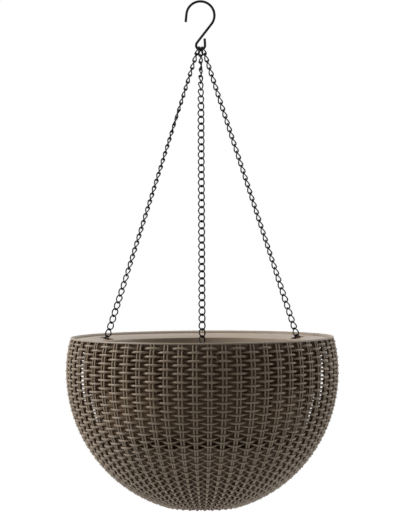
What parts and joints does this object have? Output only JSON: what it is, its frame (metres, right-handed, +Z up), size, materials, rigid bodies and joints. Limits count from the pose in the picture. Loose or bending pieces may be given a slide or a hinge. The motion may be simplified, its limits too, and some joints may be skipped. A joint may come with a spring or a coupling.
{
  "type": "hanging planter",
  "caption": "Round rattan-look hanging planter: a bowl of open moulded weave with a lift-out liner, hung by twisted-link chains from an S-hook.",
  "frame": {"origin": "inside of the S-hook's upper bend, at the point that bears on whatever it hangs from", "axes": "+Z up, +X to the right and -Y towards a viewer who faces the front chain; the S-hook lies in the XZ plane"},
  "size_m": [0.3484, 0.3484, 0.6478],
  "materials": {
    "coated_wire": "satin black coating on steel wire",
    "moulded_resin": "moulded rattan-look weave, matt taupe",
    "liner_resin": "smooth, satin taupe",
    "plug_rubber": "dark rubber"
  },
  "bodies": {
    "hook": {"s_hook": "coated_wire"},
    "top_links": {"front_chain_top_link": "coated_wire", "right_chain_top_link": "coated_wire", "left_chain_top_link": "coated_wire"},
    "planter": {"front_chain_run_01": "coated_wire", "front_chain_run_02": "coated_wire", "front_chain_run_03": "coated_wire", "front_chain_run_04": "coated_wire", "front_chain_run_05": "coated_wire", "front_chain_run_06": "coated_wire", "front_chain_run_07": "coated_wire", "front_chain_run_08": "coated_wire", "front_chain_run_09": "coated_wire", "front_chain_run_10": "coated_wire", "front_chain_run_11": "coated_wire", "front_chain_run_12": "coated_wire", "front_chain_run_13": "coated_wire", "front_chain_run_14": "coated_wire", "front_chain_end_link": "coated_wire", "right_chain_run_01": "coated_wire", "right_chain_run_02": "coated_wire", "right_chain_run_03": "coated_wire", "right_chain_run_04": "coated_wire", "right_chain_run_05": "coated_wire", "right_chain_run_06": "coated_wire", "right_chain_run_07": "coated_wire", "right_chain_run_08": "coated_wire", "right_chain_run_09": "coated_wire", "right_chain_run_10": "coated_wire", "right_chain_run_11": "coated_wire", "right_chain_run_12": "coated_wire", "right_chain_run_13": "coated_wire", "right_chain_run_14": "coated_wire", "right_chain_end_link": "coated_wire", "left_chain_run_01": "coated_wire", "left_chain_run_02": "coated_wire", "left_chain_run_03": "coated_wire", "left_chain_run_04": "coated_wire", "left_chain_run_05": "coated_wire", "left_chain_run_06": "coated_wire", "left_chain_run_07": "coated_wire", "left_chain_run_08": "coated_wire", "left_chain_run_09": "coated_wire", "left_chain_run_10": "coated_wire", "left_chain_run_11": "coated_wire", "left_chain_run_12": "coated_wire", "left_chain_run_13": "coated_wire", "left_chain_run_14": "coated_wire", "left_chain_end_link": "coated_wire", "outer_shell": "moulded_resin"},
    "liner": {"liner": "liner_resin"},
    "plug": {"drain_plug": "plug_rubber"}
  },
  "joints": [
    {"name": "rock_sideways", "type": "hinge", "parent": "hook", "child": "top_links", "pos_m": [0, 0, -0.0545], "axis": [0, 1, 0], "range_deg": [-20, 20]},
    {"name": "swing_front_to_back", "type": "hinge", "parent": "top_links", "child": "planter", "pos_m": [0, 0, -0.0674], "axis": [1, 0, 0], "range_deg": [-20, 20]},
    {"name": "lift_liner", "type": "slide", "parent": "planter", "child": "liner", "axis": [0, 0, 1], "range_m": [0, 0.008]},
    {"name": "pull_plug", "type": "slide", "parent": "liner", "child": "plug", "axis": [0, 0, 1], "range_m": [0, 0.02]}
  ]
}
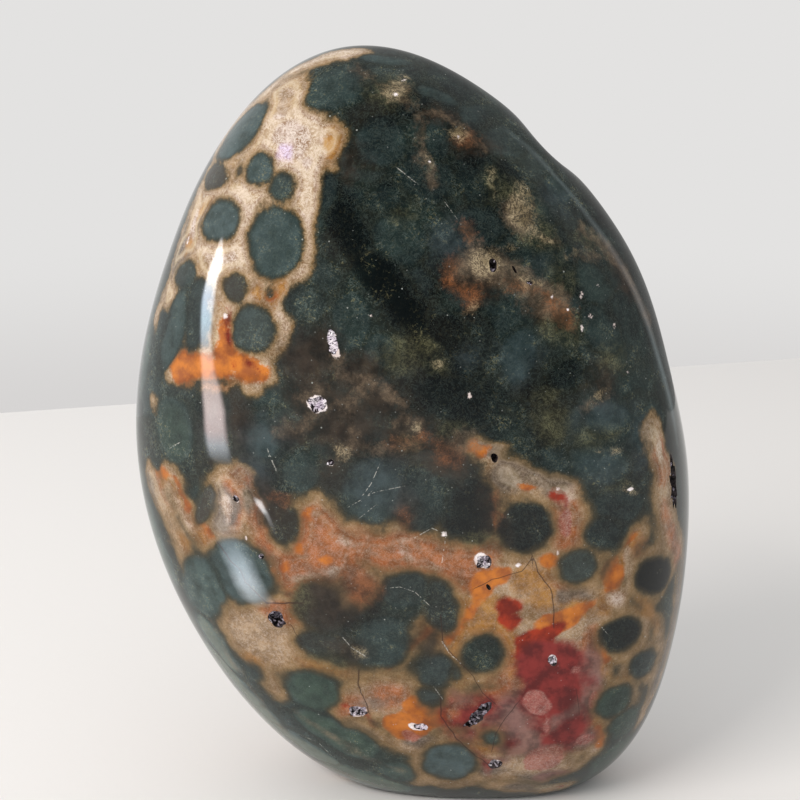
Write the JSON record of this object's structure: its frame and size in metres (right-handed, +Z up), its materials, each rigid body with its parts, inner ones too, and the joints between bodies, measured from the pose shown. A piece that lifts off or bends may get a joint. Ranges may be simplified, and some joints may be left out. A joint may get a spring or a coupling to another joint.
{
  "type": "polished ocean jasper freeform",
  "caption": "Upright polished freeform of orbicular jasper with druse-lined pits, a broad domed face and a small flat spot it stands on.",
  "frame": {"origin": "middle of the flat spot that the stone stands on", "axes": "+Z up along the stone's height, the broad polished face looks towards -Y, +X to the right of someone who looks at that face"},
  "size_m": [0.089, 0.0488, 0.1201],
  "materials": {
    "jasper": "polished"
  },
  "bodies": {
    "root": {"jasper_stone": "jasper"}
  },
  "joints": []
}
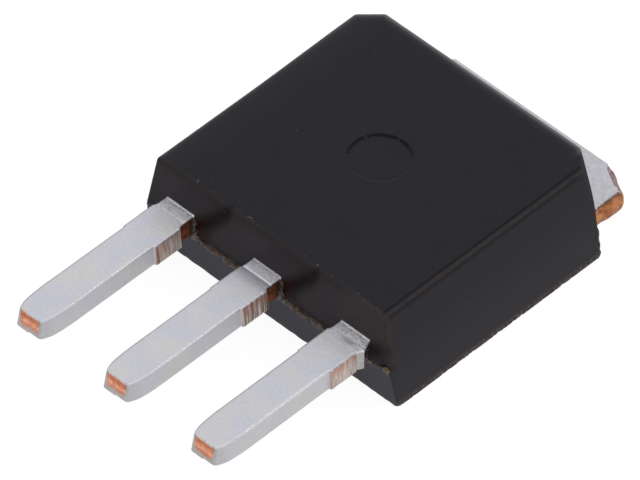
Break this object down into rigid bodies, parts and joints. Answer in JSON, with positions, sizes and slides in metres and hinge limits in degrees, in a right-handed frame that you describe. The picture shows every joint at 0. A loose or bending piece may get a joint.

◇ ◇ ◇

§ What you will do
Set down each entry again, unchanged.

§ Exercise result
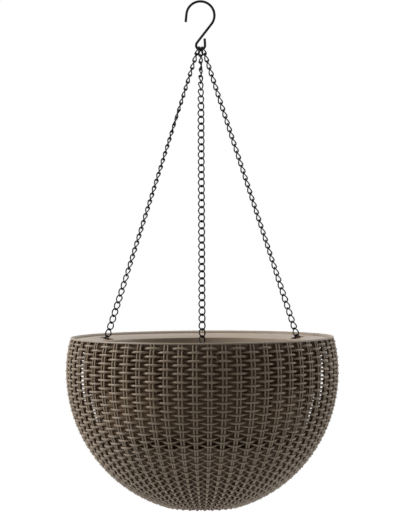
What parts and joints does this object have? Output only JSON: what it is, its frame (metres, right-handed, +Z up), size, materials, rigid bodies and joints. Limits count from the pose in the picture. Loose or bending pieces may be given a slide or a hinge. The motion may be simplified, its limits too, and some joints may be skipped. A joint may come with a spring or a coupling.
{
  "type": "hanging planter",
  "caption": "Round rattan-look hanging planter: a bowl of open moulded weave with a lift-out liner, hung by twisted-link chains from an S-hook.",
  "frame": {"origin": "inside of the S-hook's upper bend, at the point that bears on whatever it hangs from", "axes": "+Z up, +X to the right and -Y towards a viewer who faces the front chain; the S-hook lies in the XZ plane"},
  "size_m": [0.3484, 0.3484, 0.6478],
  "materials": {
    "coated_wire": "satin black coating on steel wire",
    "moulded_resin": "moulded rattan-look weave, matt taupe",
    "liner_resin": "smooth, satin taupe",
    "plug_rubber": "dark rubber"
  },
  "bodies": {
    "hook": {"s_hook": "coated_wire"},
    "top_links": {"front_chain_top_link": "coated_wire", "right_chain_top_link": "coated_wire", "left_chain_top_link": "coated_wire"},
    "planter": {"front_chain_run_01": "coated_wire", "front_chain_run_02": "coated_wire", "front_chain_run_03": "coated_wire", "front_chain_run_04": "coated_wire", "front_chain_run_05": "coated_wire", "front_chain_run_06": "coated_wire", "front_chain_run_07": "coated_wire", "front_chain_run_08": "coated_wire", "front_chain_run_09": "coated_wire", "front_chain_run_10": "coated_wire", "front_chain_run_11": "coated_wire", "front_chain_run_12": "coated_wire", "front_chain_run_13": "coated_wire", "front_chain_run_14": "coated_wire", "front_chain_end_link": "coated_wire", "right_chain_run_01": "coated_wire", "right_chain_run_02": "coated_wire", "right_chain_run_03": "coated_wire", "right_chain_run_04": "coated_wire", "right_chain_run_05": "coated_wire", "right_chain_run_06": "coated_wire", "right_chain_run_07": "coated_wire", "right_chain_run_08": "coated_wire", "right_chain_run_09": "coated_wire", "right_chain_run_10": "coated_wire", "right_chain_run_11": "coated_wire", "right_chain_run_12": "coated_wire", "right_chain_run_13": "coated_wire", "right_chain_run_14": "coated_wire", "right_chain_end_link": "coated_wire", "left_chain_run_01": "coated_wire", "left_chain_run_02": "coated_wire", "left_chain_run_03": "coated_wire", "left_chain_run_04": "coated_wire", "left_chain_run_05": "coated_wire", "left_chain_run_06": "coated_wire", "left_chain_run_07": "coated_wire", "left_chain_run_08": "coated_wire", "left_chain_run_09": "coated_wire", "left_chain_run_10": "coated_wire", "left_chain_run_11": "coated_wire", "left_chain_run_12": "coated_wire", "left_chain_run_13": "coated_wire", "left_chain_run_14": "coated_wire", "left_chain_end_link": "coated_wire", "outer_shell": "moulded_resin"},
    "liner": {"liner": "liner_resin"},
    "plug": {"drain_plug": "plug_rubber"}
  },
  "joints": [
    {"name": "rock_sideways", "type": "hinge", "parent": "hook", "child": "top_links", "pos_m": [0, 0, -0.0545], "axis": [0, 1, 0], "range_deg": [-20, 20]},
    {"name": "swing_front_to_back", "type": "hinge", "parent": "top_links", "child": "planter", "pos_m": [0, 0, -0.0674], "axis": [1, 0, 0], "range_deg": [-20, 20]},
    {"name": "lift_liner", "type": "slide", "parent": "planter", "child": "liner", "axis": [0, 0, 1], "range_m": [0, 0.008]},
    {"name": "pull_plug", "type": "slide", "parent": "liner", "child": "plug", "axis": [0, 0, 1], "range_m": [0, 0.02]}
  ]
}
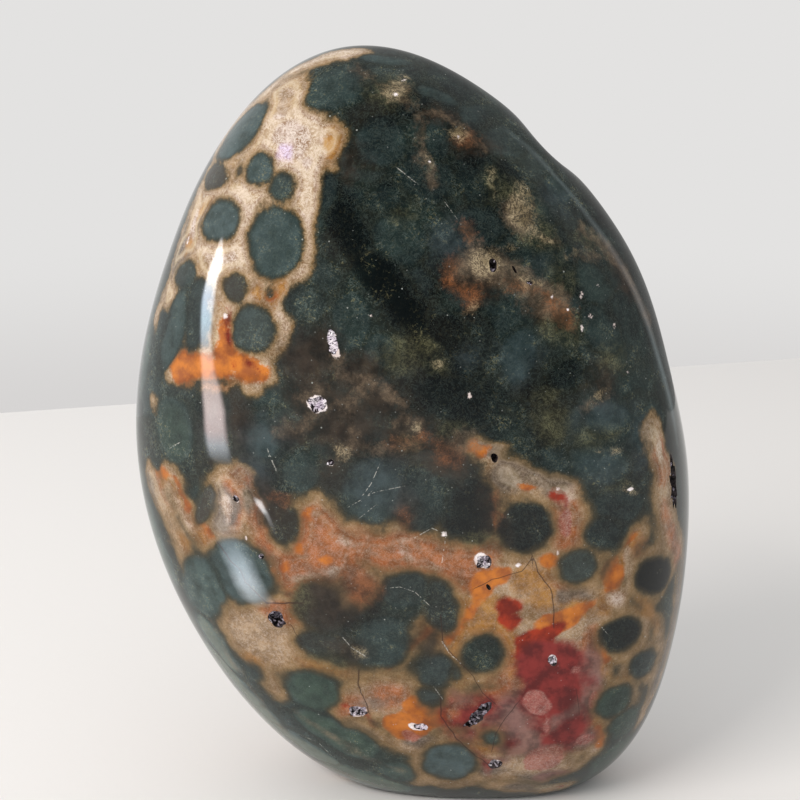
Write the JSON record of this object's structure: its frame and size in metres (right-handed, +Z up), its materials, each rigid body with its parts, inner ones too, and the joints between bodies, measured from the pose shown. A piece that lifts off or bends may get a joint. Ranges may be simplified, and some joints may be left out. A joint may get a spring or a coupling to another joint.
{
  "type": "polished ocean jasper freeform",
  "caption": "Upright polished freeform of orbicular jasper with druse-lined pits, a broad domed face and a small flat spot it stands on.",
  "frame": {"origin": "middle of the flat spot that the stone stands on", "axes": "+Z up along the stone's height, the broad polished face looks towards -Y, +X to the right of someone who looks at that face"},
  "size_m": [0.089, 0.0488, 0.1201],
  "materials": {
    "jasper": "polished"
  },
  "bodies": {
    "root": {"jasper_stone": "jasper"}
  },
  "joints": []
}
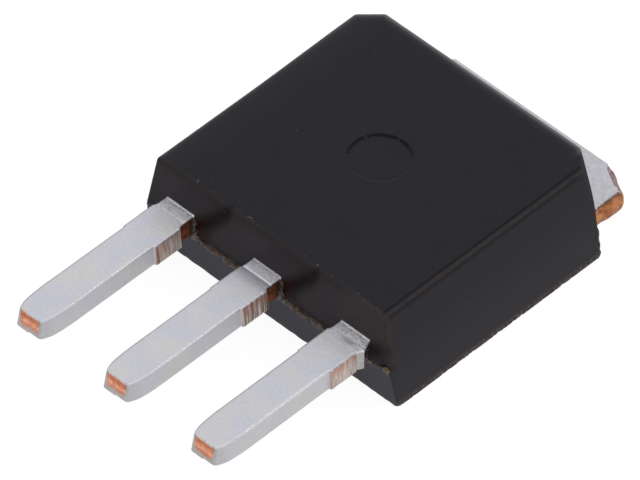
Break this object down into rigid bodies, parts and joints. Answer in JSON, with positions, sizes and slides in metres and hinge limits in degrees, in a right-handed frame that you describe. The picture shows every joint at 0. A loose or bending piece may get a joint.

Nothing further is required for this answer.